Bis heute hängt Charles die verkorkste Ehe mit Diana Spencer an. Natürlich dreht sich Smiths Buch auch darum. Es geht um Träume, Traumata, Therapien, Tränen – Charles soll am Abend vor der Hochzeit welche vergossen haben. Smith reiht darüber hinaus eine kuriose Geschichte an die andere. So verrät sie, was ein US-Diplomat ihr gepetzt hat: Charles soll angesichts des Einmarsches in Afghanistan 2001 bei der US-Botschaft angerufen haben mit der Bitte, die Aktion um einen Monat zu verschieben, um den Ramadan nicht zu stören. Das provoziert natürlich die Frage: Kann er wirklich König werden?
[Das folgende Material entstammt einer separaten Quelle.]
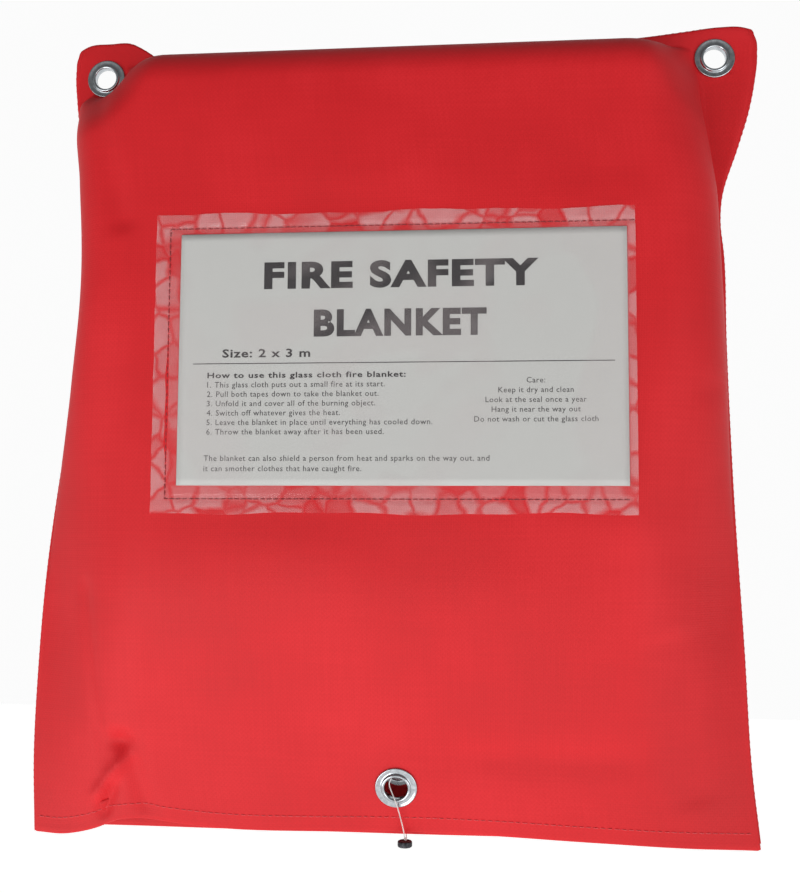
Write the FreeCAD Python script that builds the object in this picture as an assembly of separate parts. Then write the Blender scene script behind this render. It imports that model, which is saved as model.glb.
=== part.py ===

Mit Charles III. dürfte sich die britische Politik etwas umstellen müssen, was den Stil der Krone betrifft. Elizabeth hält sich politisch zurück, in der Hinsicht ist sie farblos. Charles ist etwas anders gepolt. Er gibt gern Ratschläge – akzeptiert aber nach Smiths Darstellung andere Meinungen nur, wenn sie mit seiner eigenen kompatibel sind. Er hält die Monarchie nur für vermittelbar, wenn der Monarch auch etwas zum politischen Leben beiträgt. In jüngeren Jahren geriet er gelegentlich mit Umweltminister Nicholas Ridley aneinander – Charles hat zwar ein konservatives, aber auch grün gefärbtes Weltbild, er setzt sich gegen den Klimawandel ein und propagiert eine organische Landwirtschaft. Premierministerin Margaret Thatcher intervenierte damals bei der Queen und auch direkt bei Charles, angeblich mit dem Satz: „Ich führe das Land, nicht Sie, Sir.“
Cleverer Unternehmer
Übersehen wird bisweilen, dass Charles ein Leben neben der Thronfolge führt. Er ist ein cleverer Unternehmer. Aus den Ländereien der Duchy of Cornwall, die der Thronfolger traditionell erbt, hat er einen kleinen Agrar-, Luxusgüter- und Immobilienkonzern geformt, dessen Produkte seit Jahrzehnten gewinnträchtig vermarktet werden. Dazu gehört auch das Anwesen Highgrove mit seiner Gartenanlage, die man gegen anspruchsvolle 25 Pfund Eintritt besichtigen kann (Führung inklusive). Zwar fließen Überschüsse zum Teil direkt in die vielfältigen Charity-Unternehmungen und Stiftungen des Prinzen. Aber es bleibt offenbar so viel, dass er sich selbst schon mal als Selfmade-Millionär bezeichnet hat. Er ist gern unter Reichen. Charles führt ein Luxusleben und mag es. In der Tasche eines Bodyguards steckt eine Flasche Martini, der bevorzugte Aperitif. Und auf Reisen wird ihm sein eigenes Salz gereicht. Also doch durch und durch ein Royal.